*Work required:*
Copy out all the lines where "down" shows up.

*The input:*

--- Start ---

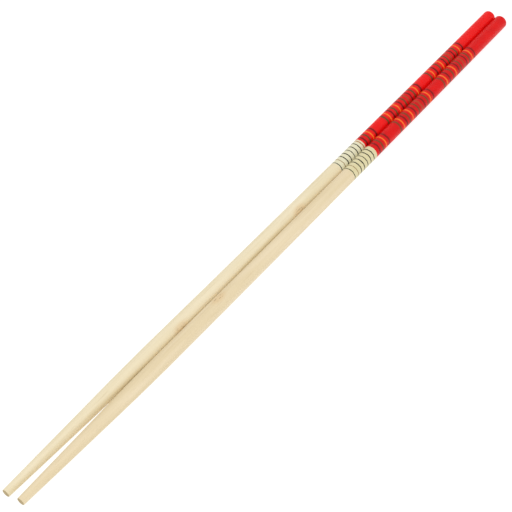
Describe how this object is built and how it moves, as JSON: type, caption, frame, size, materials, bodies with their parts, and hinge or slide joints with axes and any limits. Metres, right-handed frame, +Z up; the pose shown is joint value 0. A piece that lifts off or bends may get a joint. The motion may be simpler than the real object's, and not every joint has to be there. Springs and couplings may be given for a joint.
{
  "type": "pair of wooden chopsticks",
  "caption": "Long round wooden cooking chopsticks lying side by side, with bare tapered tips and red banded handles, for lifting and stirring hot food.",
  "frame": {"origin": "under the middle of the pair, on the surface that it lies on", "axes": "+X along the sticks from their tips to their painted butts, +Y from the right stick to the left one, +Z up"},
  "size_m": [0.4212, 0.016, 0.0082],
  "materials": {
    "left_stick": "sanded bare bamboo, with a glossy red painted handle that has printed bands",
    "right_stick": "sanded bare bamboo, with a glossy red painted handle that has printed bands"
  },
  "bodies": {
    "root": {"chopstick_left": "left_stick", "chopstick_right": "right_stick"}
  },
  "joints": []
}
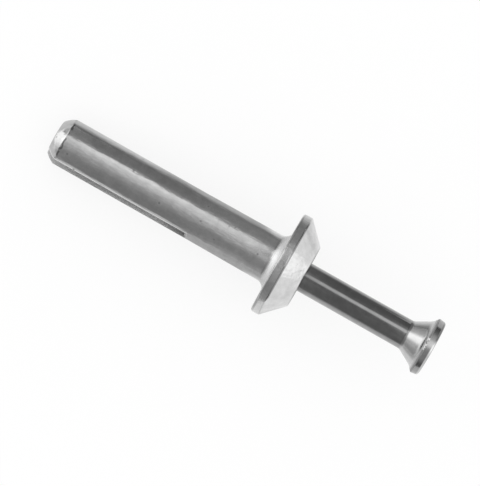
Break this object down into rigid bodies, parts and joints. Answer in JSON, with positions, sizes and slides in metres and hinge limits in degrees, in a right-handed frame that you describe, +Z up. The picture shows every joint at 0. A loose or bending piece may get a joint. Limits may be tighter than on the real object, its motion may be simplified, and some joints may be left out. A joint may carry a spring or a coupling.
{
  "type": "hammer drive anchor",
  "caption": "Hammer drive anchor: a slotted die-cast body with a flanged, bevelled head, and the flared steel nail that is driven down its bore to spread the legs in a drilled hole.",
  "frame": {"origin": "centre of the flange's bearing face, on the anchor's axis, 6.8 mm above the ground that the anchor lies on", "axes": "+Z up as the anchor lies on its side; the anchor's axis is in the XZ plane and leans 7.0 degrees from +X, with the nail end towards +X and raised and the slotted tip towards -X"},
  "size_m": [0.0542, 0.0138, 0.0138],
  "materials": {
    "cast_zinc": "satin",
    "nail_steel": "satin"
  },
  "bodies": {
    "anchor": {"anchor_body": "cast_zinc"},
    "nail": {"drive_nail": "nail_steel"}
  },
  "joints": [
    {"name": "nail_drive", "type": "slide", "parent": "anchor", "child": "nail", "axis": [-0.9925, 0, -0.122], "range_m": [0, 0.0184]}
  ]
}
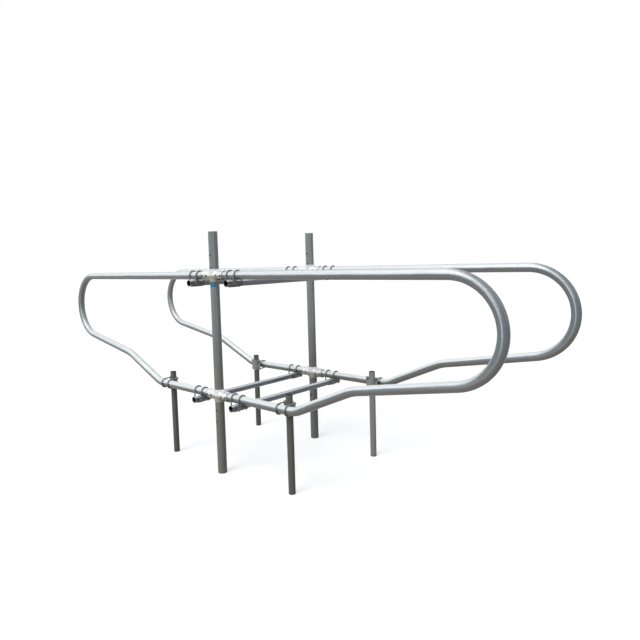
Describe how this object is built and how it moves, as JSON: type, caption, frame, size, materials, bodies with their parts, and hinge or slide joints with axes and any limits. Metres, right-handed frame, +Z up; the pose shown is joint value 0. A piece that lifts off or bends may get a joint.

--- End ---

*Exercise answer:*
Break this object down into rigid bodies, parts and joints. Answer in JSON, with positions, sizes and slides in metres and hinge limits in degrees, in a right-handed frame that you describe, +Z up. The picture shows every joint at 0. A loose or bending piece may get a joint. Limits may be tighter than on the real object, its motion may be simplified, and some joints may be left out. A joint may carry a spring or a coupling.
  "caption": "Hammer drive anchor: a slotted die-cast body with a flanged, bevelled head, and the flared steel nail that is driven down its bore to spread the legs in a drilled hole.",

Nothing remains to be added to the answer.